Magnum Radyo (DXMR)
- Cagayan de Oro; Philippines;
- Broadcast area: Misamis Oriental, parts of Lanao del Norte and Bukidnon
- Frequency: 99.9 MHz
- Branding: 99.9 Magnum Radyo

Programming
- Languages: Cebuano, Filipino
- Format: Contemporary MOR, News, Talk

Ownership
- Owner: Hypersonic Broadcasting Center
- Operator: Radyo De Oro Corporation

History
- First air date: 1979
- Former call signs: DXRK (1979–2003) DXBD (2003–10)
- Former names: 99.9 RK (1979–2002); Bay Radio (2003–10);
- Call sign meaning: Magnum Radio

Technical information
- Licensing authority: NTC
- Class: B C D
- Power: 10,000 watts
- ERP: 20,000 watts

Links
- Website: Magnum999.com

= DXMR-FM =

Radio station in Cagayan de Oro, Philippines

DXMR (99.9 FM), broadcasting as 99.9 Magnum Radyo, is a radio station owned by Hypersonic Broadcasting Center and operated by Radyo De Oro Corporation. The station's studio is located at the Magnum Broadcast Center, 2nd floor, SBS Bldg., C.M. Recto Ave., Brgy. 24, while its transmitter is located along Camiguin St., Brgy. Macasandig Cagayan de Oro (sharing transmitter site with Radyo Trumpeta 95.7).

==History==
===1979–2002: 99.9 RK===
The station was launched on December 26, 1979, as 99.9 RK with the call letters DXRK. It was formerly owned by P.N. Roa Broadcasting System of then-Mayor Pedro "Oloy" N. Roa. The station carried slogan "The Rhythm of the City" (inherited from 99.5 RT in Manila [now 99.5 XFM] and Y101 Cebu) and aired a Top 40 (CHR) format.

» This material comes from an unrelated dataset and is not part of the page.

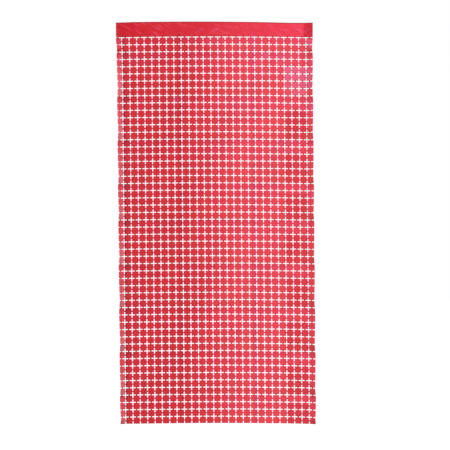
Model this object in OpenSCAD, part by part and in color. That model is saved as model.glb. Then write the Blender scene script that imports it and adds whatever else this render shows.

Originally operating 24 hours a day, on February 3, 1997, it reduced its broadcasting hours from 8:00 AM to 12:00 MN.

99.9 RK ceased broadcasting on December 31, 2002, after 23 years of broadcasting.

===2003–2010: Bay Radio===

On January 27, 2003, Baycomms Broadcasting Corporation acquired the station and changed its call letters to DXBD. On February 24, 2003, it was relaunched as 99.9 Bay Radio and carried a mass-based music format. It initially operated from 5:00 AM to 12:00 MN. At that time, its studios and transmitter were located at J.R. Borja St. In 2008, its changed its callsign back to DXRK. On March 2, 2009, Bay Radio began broadcasting 24 hours a day.

After 7 years of broadcasting, 99.9 Bay Radio signed off for the last time on December 25, 2010. During that time, the station was sold to Hypersonic Broadcasting Center, and its studios moved to its present location at the 2nd floor, SBS Building, C.M. Recto Ave., while the transmitter moved to its present location at Osmeña St.

===2011–present: Magnum Radyo===
On February 28, 2011, after a series of test broadcast, the station was relaunched as Magnum Radyo, with the call letters DXMR, and switched to a "newsic" (news and music) format, similar to 89.5 Brigada News FM in General Santos.

Originally operating daily from 4:00 AM to 12:00 MN, it broadcasts 24 hours a day since October 1, 2012.

Magnum Radyo has been ranked as the overall #1 FM station in Cagayan de Oro, according to the KBP-Radio Research Council (RRC) Kantar Media Radio Surveys.

Magnum Gilbert as Electricity ident began October 31, 2019, and has drum like news sound effect as 99.9 has automation break 12am to 1am and 3am to 4am 2nd version from April 2021 until May 2022.